1. The premise of the book comes from the famous pareto principle, which posits that 20% of our efforts will bring you 80% of the results. One Thing is a rather short book that is excessively simple to digest in its content. The two authors, Gary Keller and Jay Papasan, invite us to continually ask ourselves the question; what is THE THING I am trying to achieve right now? Very often, we're going to find that by doing less we're going to accomplish more. Personally, because of its simplicity, the book has totally changed the way I do business. And let me tell you a little bit about how I was able to integrate it into my daily routine.
First, I tried to circle "The Thing" that I could do that could make the most impact in my business. It was too complex for me to boil it down to just one thing. So I decided to do one in between and limit my "one thing" to 3 things;
1. How can I improve my clients' experiences?

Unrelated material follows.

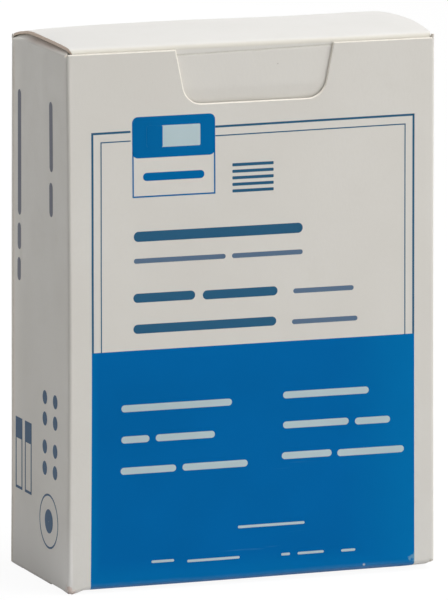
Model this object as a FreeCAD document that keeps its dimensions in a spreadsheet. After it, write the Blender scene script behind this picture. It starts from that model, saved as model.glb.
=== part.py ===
import FreeCAD, Part

# A folding carton that holds a pack of microscope slides.
#
# Millimetres. +X points to the carton's right, +Y to its back and +Z up. The origin is at the middle
# of the bottom. The carton is one folded and glued blank of thin board with a snap-lock bottom. Its
# lid hinges on the back panel's top edge and carries a tuck flap, which slides in behind the front
# panel. The slides stand on end inside, one against the next from left to right.

import math
import os

import Sketcher

SLIDE_COUNT = 50

SIZES = {
    # board
    "board_thickness": 0.4,
    "fold_inside_radius": 0.1,
    # slides
    "slide_length": 76.0,
    "slide_width": 26.0,
    "slide_thickness": 1.08,
    "slide_film": 0.02,          # air between two slides
    # room left around the stack of slides
    "side_clearance": 0.8,
    "back_clearance": 0.2,
    "front_clearance": 1.55,     # the tuck flap moves in here
    "head_room": 2.2,            # from the slides to the front panel's top edge
    # walls
    "side_drop": 0.4,            # side panels end this far below the front panel's edge
    "edge_lift": 0.2,            # cut bottom edges of the side panels stand this high
    "seam_setback": 0.7,         # the left panel's cut edge stops this far from the back
    "glue_tab_width": 12.0,
    "glue_tab_taper": 3.0,
    # thumb notch in the front panel
    "notch_width": 24.7,
    "notch_depth": 8.1,
    "notch_taper": 1.6,
    "notch_corner_radius": 3.0,
    # top dust flaps, folded in from the side panels
    "dust_bend_inside_radius": 0.8,
    "dust_flap_length": 18.0,
    "dust_flap_front": 9.5,      # root, in front of the middle
    "dust_flap_back": 7.5,       # root, behind the middle
    "dust_flap_taper": 2.5,
    "dust_flap_corner_radius": 3.0,
    # bottom flaps, which lie in layers
    "layer_gap": 0.05,
    "lock_side_inset": 0.7,
    "front_lock_reach": 13.3,
    "front_lock_taper": 4.5,
    "tongue_width": 18.0,
    "tongue_slope_run": 4.0,
    "tongue_reach": 21.3,
    "tongue_corner_radius": 2.0,
    "back_lock_reach": 17.2,
    "back_lock_taper": 4.0,
    "back_lock_level_run": 1.2,
    "back_lock_slope_run": 5.5,
    "recess_side_gap": 0.5,      # beside the tongue
    "recess_depth": 6.0,
    "side_lock_reach": 18.0,
    "side_lock_level_run": 1.0,
    "side_lock_slope_run": 4.5,
    "side_lock_front_gap": 0.4,  # beside the front lock's taper
    "side_lock_hook_front": 9.0,
    "side_lock_back": 7.4,
    # lid
    "lid_side_gap": 0.1,
    "roll_inside_radius": 0.5,
    "roll_rise": 0.8,            # the front roll stands this far above the front panel's edge
    "crown_rise": 2.1,           # the arched lid's highest line above the same edge
    "hinge_clearance": 0.05,
    # tuck flap
    "flap_panel_gap": 0.1,
    "flap_side_gap": 0.6,
    "flap_length": 10.0,
    "flap_taper": 1.0,
    "flap_corner_radius": 4.0,
    "flap_lean": 4.9,            # degrees, away from the front panel
    "crease_clearance": 0.03,
}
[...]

2. How can I better educate my employees on Facebook advertising best practices?
3. How can I acquire more clients?
These 3 questions then became directions that I absolutely had to follow if I wanted to improve the management of my company. Now, as mentioned in the book, after pinpointing the "one thing" to do for your company, you need to find time to accomplish this task.
Being much more productive in the morning, I decided to devote the first 90 minutes of my day to what I now call my ; One thing work. All the actions I take in the first 90 minutes of the day should be directed towards the 3 points mentioned above.
I started this exercise almost 24 months ago now and the results are phenomenal. Dedicating part of your time every day on the things you know will impact your organization over the long term is extraordinary.